#### PROBLEM DESCRIPTION:
From the listing that follows, extract every line and set it down unaltered.
· · ·
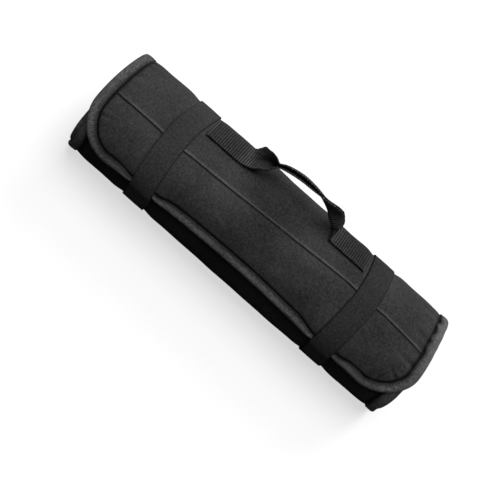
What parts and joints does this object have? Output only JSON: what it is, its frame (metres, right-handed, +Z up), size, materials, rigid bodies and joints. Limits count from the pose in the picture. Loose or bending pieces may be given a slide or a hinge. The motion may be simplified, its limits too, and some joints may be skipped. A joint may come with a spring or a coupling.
{
  "type": "rolled chef knife roll",
  "caption": "Padded cloth knife roll, wound up and held shut by elastic bands, with a bound edge and a folded webbing carry handle.",
  "frame": {"origin": "on the surface that the roll rests on, under the middle of its bounding box", "axes": "+X along the roll towards the right end as seen from the flap's side, -Y towards the side where the flap ends, +Z up"},
  "size_m": [0.47, 0.1466, 0.1288],
  "materials": {
    "cloth": "woven polyester, matt black",
    "binding": "ribbed woven edge tape, matt",
    "elastic": "flat woven elastic, matt",
    "webbing": "coarse ribbed webbing, slight sheen"
  },
  "bodies": {
    "root": {"roll_panel": "cloth", "flap_panel": "cloth", "binding_left": "binding", "binding_right": "binding", "binding_flap": "binding", "binding_inner": "binding", "band_left": "elastic", "band_right": "elastic", "carry_handle": "webbing"}
  },
  "joints": []
}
· · ·
#### WRITTEN ANSWER:
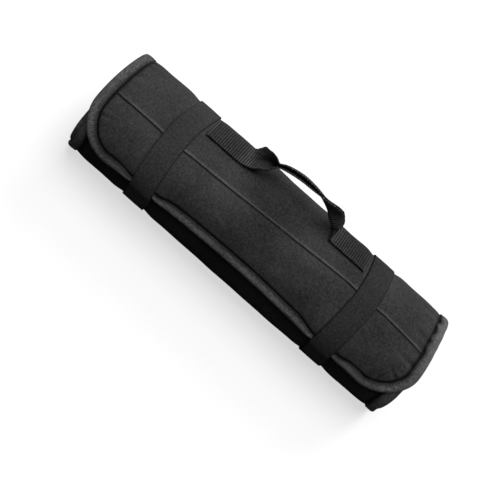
What parts and joints does this object have? Output only JSON: what it is, its frame (metres, right-handed, +Z up), size, materials, rigid bodies and joints. Limits count from the pose in the picture. Loose or bending pieces may be given a slide or a hinge. The motion may be simplified, its limits too, and some joints may be skipped. A joint may come with a spring or a coupling.
{
  "type": "rolled chef knife roll",
  "caption": "Padded cloth knife roll, wound up and held shut by elastic bands, with a bound edge and a folded webbing carry handle.",
  "frame": {"origin": "on the surface that the roll rests on, under the middle of its bounding box", "axes": "+X along the roll towards the right end as seen from the flap's side, -Y towards the side where the flap ends, +Z up"},
  "size_m": [0.47, 0.1466, 0.1288],
  "materials": {
    "cloth": "woven polyester, matt black",
    "binding": "ribbed woven edge tape, matt",
    "elastic": "flat woven elastic, matt",
    "webbing": "coarse ribbed webbing, slight sheen"
  },
  "bodies": {
    "root": {"roll_panel": "cloth", "flap_panel": "cloth", "binding_left": "binding", "binding_right": "binding", "binding_flap": "binding", "binding_inner": "binding", "band_left": "elastic", "band_right": "elastic", "carry_handle": "webbing"}
  },
  "joints": []
}